(Saved entries)
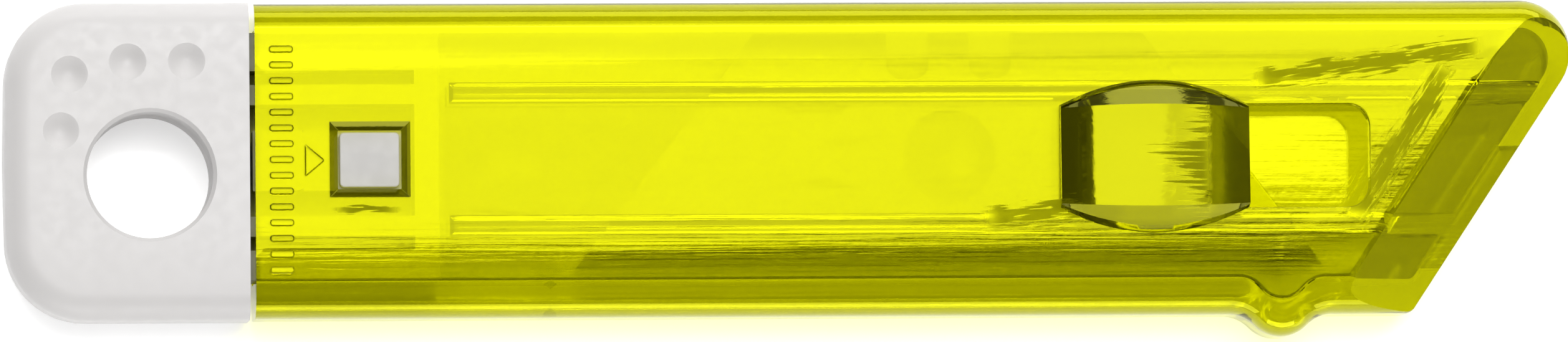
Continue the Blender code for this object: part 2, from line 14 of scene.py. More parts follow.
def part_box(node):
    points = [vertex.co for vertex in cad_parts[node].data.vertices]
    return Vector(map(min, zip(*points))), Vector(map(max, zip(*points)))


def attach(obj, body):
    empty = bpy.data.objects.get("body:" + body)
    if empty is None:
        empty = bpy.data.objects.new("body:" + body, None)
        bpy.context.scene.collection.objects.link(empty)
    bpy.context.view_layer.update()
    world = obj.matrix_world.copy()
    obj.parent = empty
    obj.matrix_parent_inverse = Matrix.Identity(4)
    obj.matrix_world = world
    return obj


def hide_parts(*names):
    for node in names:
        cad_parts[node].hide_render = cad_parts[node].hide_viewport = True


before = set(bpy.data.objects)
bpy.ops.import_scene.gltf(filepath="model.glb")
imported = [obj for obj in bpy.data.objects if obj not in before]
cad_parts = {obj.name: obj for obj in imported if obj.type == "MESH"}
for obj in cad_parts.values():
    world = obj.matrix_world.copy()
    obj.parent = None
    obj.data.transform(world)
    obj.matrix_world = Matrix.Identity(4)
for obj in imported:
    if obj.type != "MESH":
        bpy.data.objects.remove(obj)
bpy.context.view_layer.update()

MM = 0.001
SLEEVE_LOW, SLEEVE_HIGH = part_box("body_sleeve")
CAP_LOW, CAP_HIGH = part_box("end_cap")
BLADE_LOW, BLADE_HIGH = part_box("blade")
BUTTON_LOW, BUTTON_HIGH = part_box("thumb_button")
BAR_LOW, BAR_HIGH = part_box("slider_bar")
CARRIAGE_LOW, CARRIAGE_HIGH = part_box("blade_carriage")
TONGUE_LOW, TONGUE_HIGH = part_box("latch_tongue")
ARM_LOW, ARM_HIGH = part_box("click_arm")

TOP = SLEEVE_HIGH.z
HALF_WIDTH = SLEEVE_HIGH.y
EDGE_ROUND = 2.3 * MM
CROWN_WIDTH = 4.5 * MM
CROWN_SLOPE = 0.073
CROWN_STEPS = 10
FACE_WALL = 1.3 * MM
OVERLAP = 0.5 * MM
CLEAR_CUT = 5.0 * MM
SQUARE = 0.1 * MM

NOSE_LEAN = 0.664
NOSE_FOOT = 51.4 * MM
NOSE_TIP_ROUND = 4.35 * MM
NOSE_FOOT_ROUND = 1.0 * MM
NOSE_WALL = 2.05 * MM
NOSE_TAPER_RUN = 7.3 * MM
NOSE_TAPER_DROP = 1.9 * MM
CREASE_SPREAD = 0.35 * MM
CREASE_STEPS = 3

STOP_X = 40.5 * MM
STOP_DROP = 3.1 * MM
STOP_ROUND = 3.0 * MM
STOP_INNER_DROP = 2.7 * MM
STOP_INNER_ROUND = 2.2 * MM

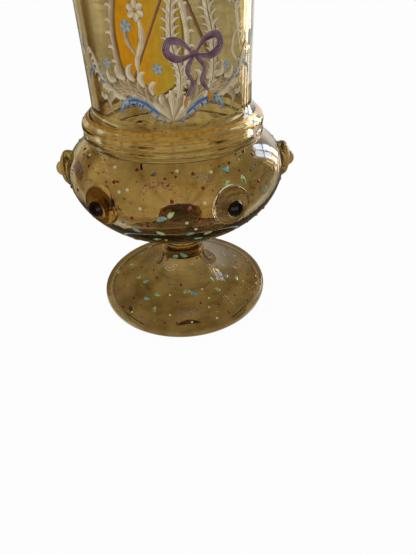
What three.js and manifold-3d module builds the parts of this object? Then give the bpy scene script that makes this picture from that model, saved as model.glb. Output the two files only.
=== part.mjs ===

AIM
Your task is to output all of the data above word for word.

FINAL RESULT
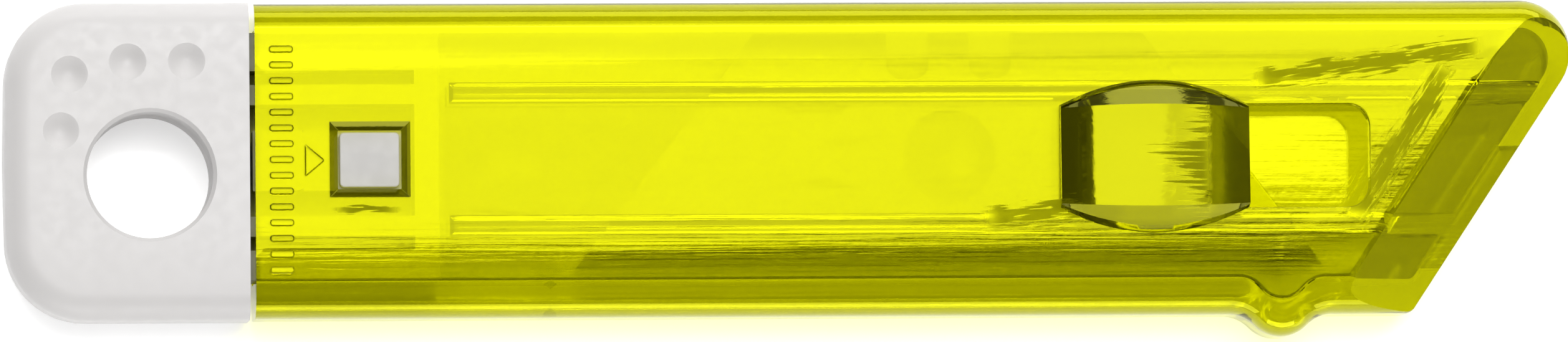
Continue the Blender code for this object: part 2, from line 14 of scene.py. More parts follow.
def part_box(node):
    points = [vertex.co for vertex in cad_parts[node].data.vertices]
    return Vector(map(min, zip(*points))), Vector(map(max, zip(*points)))


def attach(obj, body):
    empty = bpy.data.objects.get("body:" + body)
    if empty is None:
        empty = bpy.data.objects.new("body:" + body, None)
        bpy.context.scene.collection.objects.link(empty)
    bpy.context.view_layer.update()
    world = obj.matrix_world.copy()
    obj.parent = empty
    obj.matrix_parent_inverse = Matrix.Identity(4)
    obj.matrix_world = world
    return obj


def hide_parts(*names):
    for node in names:
        cad_parts[node].hide_render = cad_parts[node].hide_viewport = True


before = set(bpy.data.objects)
bpy.ops.import_scene.gltf(filepath="model.glb")
imported = [obj for obj in bpy.data.objects if obj not in before]
cad_parts = {obj.name: obj for obj in imported if obj.type == "MESH"}
for obj in cad_parts.values():
    world = obj.matrix_world.copy()
    obj.parent = None
    obj.data.transform(world)
    obj.matrix_world = Matrix.Identity(4)
for obj in imported:
    if obj.type != "MESH":
        bpy.data.objects.remove(obj)
bpy.context.view_layer.update()

MM = 0.001
SLEEVE_LOW, SLEEVE_HIGH = part_box("body_sleeve")
CAP_LOW, CAP_HIGH = part_box("end_cap")
BLADE_LOW, BLADE_HIGH = part_box("blade")
BUTTON_LOW, BUTTON_HIGH = part_box("thumb_button")
BAR_LOW, BAR_HIGH = part_box("slider_bar")
CARRIAGE_LOW, CARRIAGE_HIGH = part_box("blade_carriage")
TONGUE_LOW, TONGUE_HIGH = part_box("latch_tongue")
ARM_LOW, ARM_HIGH = part_box("click_arm")

TOP = SLEEVE_HIGH.z
HALF_WIDTH = SLEEVE_HIGH.y
EDGE_ROUND = 2.3 * MM
CROWN_WIDTH = 4.5 * MM
CROWN_SLOPE = 0.073
CROWN_STEPS = 10
FACE_WALL = 1.3 * MM
OVERLAP = 0.5 * MM
CLEAR_CUT = 5.0 * MM
SQUARE = 0.1 * MM

NOSE_LEAN = 0.664
NOSE_FOOT = 51.4 * MM
NOSE_TIP_ROUND = 4.35 * MM
NOSE_FOOT_ROUND = 1.0 * MM
NOSE_WALL = 2.05 * MM
NOSE_TAPER_RUN = 7.3 * MM
NOSE_TAPER_DROP = 1.9 * MM
CREASE_SPREAD = 0.35 * MM
CREASE_STEPS = 3

STOP_X = 40.5 * MM
STOP_DROP = 3.1 * MM
STOP_ROUND = 3.0 * MM
STOP_INNER_DROP = 2.7 * MM
STOP_INNER_ROUND = 2.2 * MM

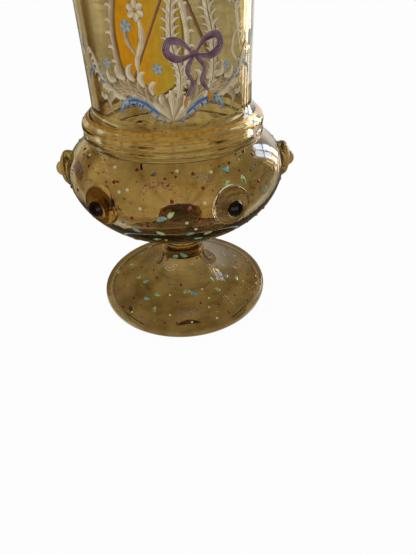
What three.js and manifold-3d module builds the parts of this object? Then give the bpy scene script that makes this picture from that model, saved as model.glb. Output the two files only.
=== part.mjs ===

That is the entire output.